### Input
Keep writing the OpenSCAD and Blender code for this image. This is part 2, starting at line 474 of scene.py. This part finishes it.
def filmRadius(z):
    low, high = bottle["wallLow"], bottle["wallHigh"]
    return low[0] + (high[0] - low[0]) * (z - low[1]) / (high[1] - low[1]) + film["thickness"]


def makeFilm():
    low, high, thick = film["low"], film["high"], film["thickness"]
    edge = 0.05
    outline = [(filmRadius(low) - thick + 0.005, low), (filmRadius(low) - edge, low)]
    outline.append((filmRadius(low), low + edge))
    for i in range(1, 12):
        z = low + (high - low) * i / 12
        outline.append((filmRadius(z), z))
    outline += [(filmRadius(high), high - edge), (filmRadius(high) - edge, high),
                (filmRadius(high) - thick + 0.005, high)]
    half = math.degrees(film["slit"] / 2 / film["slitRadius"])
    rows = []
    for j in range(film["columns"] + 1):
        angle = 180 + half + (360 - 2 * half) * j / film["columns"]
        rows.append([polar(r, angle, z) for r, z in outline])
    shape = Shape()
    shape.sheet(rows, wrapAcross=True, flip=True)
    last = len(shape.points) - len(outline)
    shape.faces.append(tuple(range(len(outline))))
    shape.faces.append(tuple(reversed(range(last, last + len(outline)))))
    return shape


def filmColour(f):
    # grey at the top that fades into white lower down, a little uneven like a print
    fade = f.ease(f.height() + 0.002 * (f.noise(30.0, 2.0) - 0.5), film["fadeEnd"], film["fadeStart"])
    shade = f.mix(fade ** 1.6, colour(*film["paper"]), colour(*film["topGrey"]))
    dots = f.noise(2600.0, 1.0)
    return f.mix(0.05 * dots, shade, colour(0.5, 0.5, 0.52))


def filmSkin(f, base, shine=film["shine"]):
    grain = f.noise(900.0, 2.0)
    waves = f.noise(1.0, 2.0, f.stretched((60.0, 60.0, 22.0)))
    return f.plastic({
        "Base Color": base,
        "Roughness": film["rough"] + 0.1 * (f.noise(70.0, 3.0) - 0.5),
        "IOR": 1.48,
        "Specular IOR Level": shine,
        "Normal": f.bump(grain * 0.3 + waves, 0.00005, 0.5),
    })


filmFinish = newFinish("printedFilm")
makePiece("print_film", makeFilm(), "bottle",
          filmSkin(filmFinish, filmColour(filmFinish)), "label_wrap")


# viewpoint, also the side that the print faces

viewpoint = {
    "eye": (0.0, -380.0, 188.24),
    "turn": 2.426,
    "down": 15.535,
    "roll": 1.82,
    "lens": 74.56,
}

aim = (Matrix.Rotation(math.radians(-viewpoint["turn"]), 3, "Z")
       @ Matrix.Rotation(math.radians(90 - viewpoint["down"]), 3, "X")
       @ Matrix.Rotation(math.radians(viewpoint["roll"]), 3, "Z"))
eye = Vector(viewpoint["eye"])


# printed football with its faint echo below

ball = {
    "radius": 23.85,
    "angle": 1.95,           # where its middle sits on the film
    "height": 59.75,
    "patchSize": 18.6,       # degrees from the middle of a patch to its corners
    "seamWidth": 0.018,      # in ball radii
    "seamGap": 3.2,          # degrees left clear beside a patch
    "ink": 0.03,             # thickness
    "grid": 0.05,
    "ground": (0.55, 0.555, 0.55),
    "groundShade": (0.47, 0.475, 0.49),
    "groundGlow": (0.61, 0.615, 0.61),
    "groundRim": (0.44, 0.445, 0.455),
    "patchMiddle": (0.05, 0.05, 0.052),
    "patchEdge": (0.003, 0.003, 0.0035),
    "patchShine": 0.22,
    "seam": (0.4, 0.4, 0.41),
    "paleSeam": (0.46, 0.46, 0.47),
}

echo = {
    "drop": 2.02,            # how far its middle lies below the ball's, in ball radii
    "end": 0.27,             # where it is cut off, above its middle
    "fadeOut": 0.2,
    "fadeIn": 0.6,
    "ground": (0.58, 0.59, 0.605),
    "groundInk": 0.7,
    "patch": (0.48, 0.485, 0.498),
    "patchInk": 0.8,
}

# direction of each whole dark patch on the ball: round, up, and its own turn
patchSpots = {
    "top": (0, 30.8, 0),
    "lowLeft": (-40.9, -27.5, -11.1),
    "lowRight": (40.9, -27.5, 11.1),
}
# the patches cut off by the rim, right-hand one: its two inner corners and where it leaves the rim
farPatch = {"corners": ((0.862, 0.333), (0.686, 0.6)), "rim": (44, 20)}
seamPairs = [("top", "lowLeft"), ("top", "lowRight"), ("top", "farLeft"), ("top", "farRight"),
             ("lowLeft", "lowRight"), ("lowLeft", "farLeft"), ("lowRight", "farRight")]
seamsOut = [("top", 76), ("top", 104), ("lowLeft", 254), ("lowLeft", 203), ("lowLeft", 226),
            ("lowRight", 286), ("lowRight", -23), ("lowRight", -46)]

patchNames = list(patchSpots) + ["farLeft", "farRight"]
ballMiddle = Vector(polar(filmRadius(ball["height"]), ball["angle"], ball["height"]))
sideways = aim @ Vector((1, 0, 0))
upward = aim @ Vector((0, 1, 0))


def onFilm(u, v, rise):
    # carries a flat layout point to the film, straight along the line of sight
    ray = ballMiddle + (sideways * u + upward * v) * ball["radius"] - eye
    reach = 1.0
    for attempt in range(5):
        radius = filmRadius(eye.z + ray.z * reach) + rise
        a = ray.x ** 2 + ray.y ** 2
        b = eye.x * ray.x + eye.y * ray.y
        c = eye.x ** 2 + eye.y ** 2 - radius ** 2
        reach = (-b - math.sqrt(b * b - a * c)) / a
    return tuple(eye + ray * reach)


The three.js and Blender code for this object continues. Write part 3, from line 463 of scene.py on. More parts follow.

### Task details
Faithfully reproduce all of the records, character for character.

### Response
Keep writing the OpenSCAD and Blender code for this image. This is part 2, starting at line 474 of scene.py. This part finishes it.
def filmRadius(z):
    low, high = bottle["wallLow"], bottle["wallHigh"]
    return low[0] + (high[0] - low[0]) * (z - low[1]) / (high[1] - low[1]) + film["thickness"]


def makeFilm():
    low, high, thick = film["low"], film["high"], film["thickness"]
    edge = 0.05
    outline = [(filmRadius(low) - thick + 0.005, low), (filmRadius(low) - edge, low)]
    outline.append((filmRadius(low), low + edge))
    for i in range(1, 12):
        z = low + (high - low) * i / 12
        outline.append((filmRadius(z), z))
    outline += [(filmRadius(high), high - edge), (filmRadius(high) - edge, high),
                (filmRadius(high) - thick + 0.005, high)]
    half = math.degrees(film["slit"] / 2 / film["slitRadius"])
    rows = []
    for j in range(film["columns"] + 1):
        angle = 180 + half + (360 - 2 * half) * j / film["columns"]
        rows.append([polar(r, angle, z) for r, z in outline])
    shape = Shape()
    shape.sheet(rows, wrapAcross=True, flip=True)
    last = len(shape.points) - len(outline)
    shape.faces.append(tuple(range(len(outline))))
    shape.faces.append(tuple(reversed(range(last, last + len(outline)))))
    return shape


def filmColour(f):
    # grey at the top that fades into white lower down, a little uneven like a print
    fade = f.ease(f.height() + 0.002 * (f.noise(30.0, 2.0) - 0.5), film["fadeEnd"], film["fadeStart"])
    shade = f.mix(fade ** 1.6, colour(*film["paper"]), colour(*film["topGrey"]))
    dots = f.noise(2600.0, 1.0)
    return f.mix(0.05 * dots, shade, colour(0.5, 0.5, 0.52))


def filmSkin(f, base, shine=film["shine"]):
    grain = f.noise(900.0, 2.0)
    waves = f.noise(1.0, 2.0, f.stretched((60.0, 60.0, 22.0)))
    return f.plastic({
        "Base Color": base,
        "Roughness": film["rough"] + 0.1 * (f.noise(70.0, 3.0) - 0.5),
        "IOR": 1.48,
        "Specular IOR Level": shine,
        "Normal": f.bump(grain * 0.3 + waves, 0.00005, 0.5),
    })


filmFinish = newFinish("printedFilm")
makePiece("print_film", makeFilm(), "bottle",
          filmSkin(filmFinish, filmColour(filmFinish)), "label_wrap")


# viewpoint, also the side that the print faces

viewpoint = {
    "eye": (0.0, -380.0, 188.24),
    "turn": 2.426,
    "down": 15.535,
    "roll": 1.82,
    "lens": 74.56,
}

aim = (Matrix.Rotation(math.radians(-viewpoint["turn"]), 3, "Z")
       @ Matrix.Rotation(math.radians(90 - viewpoint["down"]), 3, "X")
       @ Matrix.Rotation(math.radians(viewpoint["roll"]), 3, "Z"))
eye = Vector(viewpoint["eye"])


# printed football with its faint echo below

ball = {
    "radius": 23.85,
    "angle": 1.95,           # where its middle sits on the film
    "height": 59.75,
    "patchSize": 18.6,       # degrees from the middle of a patch to its corners
    "seamWidth": 0.018,      # in ball radii
    "seamGap": 3.2,          # degrees left clear beside a patch
    "ink": 0.03,             # thickness
    "grid": 0.05,
    "ground": (0.55, 0.555, 0.55),
    "groundShade": (0.47, 0.475, 0.49),
    "groundGlow": (0.61, 0.615, 0.61),
    "groundRim": (0.44, 0.445, 0.455),
    "patchMiddle": (0.05, 0.05, 0.052),
    "patchEdge": (0.003, 0.003, 0.0035),
    "patchShine": 0.22,
    "seam": (0.4, 0.4, 0.41),
    "paleSeam": (0.46, 0.46, 0.47),
}

echo = {
    "drop": 2.02,            # how far its middle lies below the ball's, in ball radii
    "end": 0.27,             # where it is cut off, above its middle
    "fadeOut": 0.2,
    "fadeIn": 0.6,
    "ground": (0.58, 0.59, 0.605),
    "groundInk": 0.7,
    "patch": (0.48, 0.485, 0.498),
    "patchInk": 0.8,
}

# direction of each whole dark patch on the ball: round, up, and its own turn
patchSpots = {
    "top": (0, 30.8, 0),
    "lowLeft": (-40.9, -27.5, -11.1),
    "lowRight": (40.9, -27.5, 11.1),
}
# the patches cut off by the rim, right-hand one: its two inner corners and where it leaves the rim
farPatch = {"corners": ((0.862, 0.333), (0.686, 0.6)), "rim": (44, 20)}
seamPairs = [("top", "lowLeft"), ("top", "lowRight"), ("top", "farLeft"), ("top", "farRight"),
             ("lowLeft", "lowRight"), ("lowLeft", "farLeft"), ("lowRight", "farRight")]
seamsOut = [("top", 76), ("top", 104), ("lowLeft", 254), ("lowLeft", 203), ("lowLeft", 226),
            ("lowRight", 286), ("lowRight", -23), ("lowRight", -46)]

patchNames = list(patchSpots) + ["farLeft", "farRight"]
ballMiddle = Vector(polar(filmRadius(ball["height"]), ball["angle"], ball["height"]))
sideways = aim @ Vector((1, 0, 0))
upward = aim @ Vector((0, 1, 0))


def onFilm(u, v, rise):
    # carries a flat layout point to the film, straight along the line of sight
    ray = ballMiddle + (sideways * u + upward * v) * ball["radius"] - eye
    reach = 1.0
    for attempt in range(5):
        radius = filmRadius(eye.z + ray.z * reach) + rise
        a = ray.x ** 2 + ray.y ** 2
        b = eye.x * ray.x + eye.y * ray.y
        c = eye.x ** 2 + eye.y ** 2 - radius ** 2
        reach = (-b - math.sqrt(b * b - a * c)) / a
    return tuple(eye + ray * reach)


The three.js and Blender code for this object continues. Write part 3, from line 463 of scene.py on. More parts follow.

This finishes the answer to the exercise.